Compressive Spectral Light Field Image Reconstruction via Online Tensor Representation.

Abstract

In recent years there has been an increasing interest in sensing devices that capture multidimensional information such as the spectral light field (SLF) images, which are 5-dimensional (5D) representations of a scene including 2D spatial, 2D angular and 1D spectral information. Spatio-spectral and angular information plays an important role in modern applications spanning from microscopy to computer vision. However, SLF sensors use expensive beam-splitters or cameras arrays placed in tandem, which split the sensing problem in two time consuming and independent tasks: spectral and light field imaging tasks. This work proposes a compressive spectral light field imaging architecture that builds on the principles of the compressive imaging framework, to capture multiplexed representations of the multidimensional information, so that, less measurements are required to capture the SLF data cube.

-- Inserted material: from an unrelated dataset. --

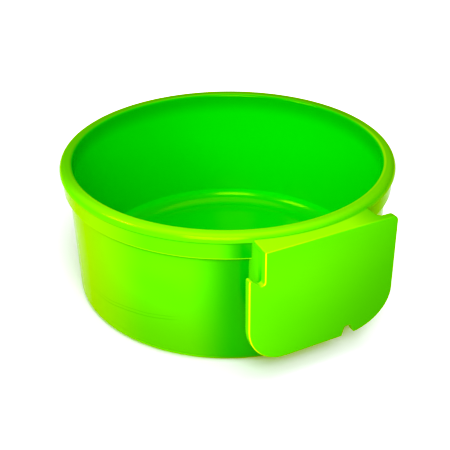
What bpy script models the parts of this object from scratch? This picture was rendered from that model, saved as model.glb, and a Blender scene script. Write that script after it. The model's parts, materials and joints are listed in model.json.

Alongside, we propose a computational algorithm to recover the 5D information from the compressed measurements, exploiting the inherent high correlations within the SLF by treating them as 3D tensors. Furthermore, exploiting the geometry properties of the proposed optical architecture, the Tucker decomposition is applied to the set of compressed measurements, so that, an ad-hoc dictionary-like image representation basis is calculated online. This in turn, entails a more accurate reconstruction of the SLF since the dictionary fits the specific characteristics of the image itself. We demonstrate through simulations over three SLF datasets captured in our laboratory, and an experimental proof-of-concept implementation, that the proposed compressive imaging device together with the proposed computational algorithm represent an efficient alternative to capture SLF, compared to conventional methods that employ either side-information or multiple sensors. Also, we show that the tensor-based proposed algorithm exhibits a lower computational complexity than the matrix-based state of the art counterparts, thus enabling fast processing of multidimensional images.